The legal reasoning behind the decision rested on the separation of powers enshrined in the U.S. Constitution. Christensen cited the precedent set by Juliana v. United States, a similar youth-led climate lawsuit that wound its way through the courts for nearly a decade before the Supreme Court declined to hear an appeal earlier this year. While the Montana state constitution guarantees its citizens a “right to a clean and healthful environment”—a provision that helped the same group of youths win their 2023 state-level case—no such language exists in the U.S. Constitution. That, the judge said, ties the hands of federal courts in matters of national environmental policy.
“With this understanding in mind, the Court reluctantly concludes...that it cannot grant Plaintiffs the relief they seek,” Christensen wrote, adding, “Rather, Plaintiffs’ compelling case for redress must be made to the political branches or to the electorate.” In other words, the judge recognized the gravity of the climate crisis and the harm caused by government policies but insisted that only Congress or the voting public—not the courts—could change the nation’s direction.
White House spokeswoman Taylor Rogers responded to the ruling with celebration, calling it a victory for the Trump administration’s agenda of “energy dominance.” In an emailed statement, Rogers declared, “President Trump saved our country from Joe Biden’s wildly unpopular Green Energy Scam and he will continue to ‘DRILL, BABY, DRILL’.” The administration, bolstered by hundreds of millions of dollars in campaign contributions from oil companies ahead of the 2024 election, has made fossil fuel expansion the centerpiece of its energy policy, rolling back permits for solar and wind farms and ending tax credits for renewables.
Montana Attorney General Austin Knudsen, whose office intervened in support of the federal government, echoed these sentiments. “We’re pleased the rule of law prevailed today and that the judge agreed with our conclusion that he did not have jurisdiction over this case,” Knudsen said. “Ultimately, the court rejected the plaintiffs’ request to force the Trump Administration to revert to Biden’s nonsensical and unpopular policies. Our suspicions were confirmed – this was just another show trial contrived by climate activists who wasted the taxpayer’s money.”
For the activists and their attorneys at Our Children’s Trust, the decision was a blow, but not the end of the road. Julia Olson, the group’s chief legal counsel and lead attorney for the plaintiffs, vowed a swift appeal to the Ninth Circuit Court of Appeals. “Every day these executive orders remain in effect, these 22 young Americans suffer irreparable harm to their health, safety, and future,” Olson said in a statement. “The judge recognized that the government’s fossil fuel directives are injuring these youth, but said his hands were tied by precedent. We will appeal—because courts cannot offer more protection to fossil fuel companies seeking to preserve their profits than to young Americans seeking to preserve their rights. This violates not only the Constitution and Supreme Court precedent, but the most basic principles of justice.”

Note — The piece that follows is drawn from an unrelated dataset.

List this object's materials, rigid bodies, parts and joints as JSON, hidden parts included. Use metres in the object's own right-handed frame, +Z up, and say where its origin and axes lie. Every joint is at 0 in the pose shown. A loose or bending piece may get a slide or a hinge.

The legal battle highlights a broader national debate over the role of the judiciary in addressing climate change. Legal experts, as reported by the Associated Press, had long warned that the young activists faced steep odds in federal court. The United Nations added urgency to the activists’ cause, reporting on the same day as the ruling that heat-trapping carbon dioxide levels in the atmosphere had jumped by the highest amount on record last year, “turbo-charging” the climate and making weather more extreme.
Montana’s unique constitutional protections have yielded some local victories, including the 2023 state court ruling that requires officials to more closely analyze climate-warming emissions. However, as the Associated Press notes, that decision has produced few meaningful changes in a state dominated by Republicans. Only a handful of other states—Illinois, Pennsylvania, Massachusetts, and New York—enshrine environmental protections in their constitutions, leaving most Americans without explicit legal recourse at the state level.
The plaintiffs’ legal journey has already drawn national and international attention, with the France 24 news service noting the “emotional testimony” and the judge’s “reluctant” dismissal. The case underscores the frustration felt by a generation facing an uncertain future, as well as the limits of the American legal system to address what many scientists and citizens now call a children’s health emergency. While the courts may have closed the door for now, the battle over climate policy is far from over—shifting instead to the halls of Congress, the ballot box, and, inevitably, back to the courts.
As the appeal proceeds, the stakes remain high for both the plaintiffs and the millions of young Americans who see their own futures reflected in the courtroom drama unfolding in Montana and beyond.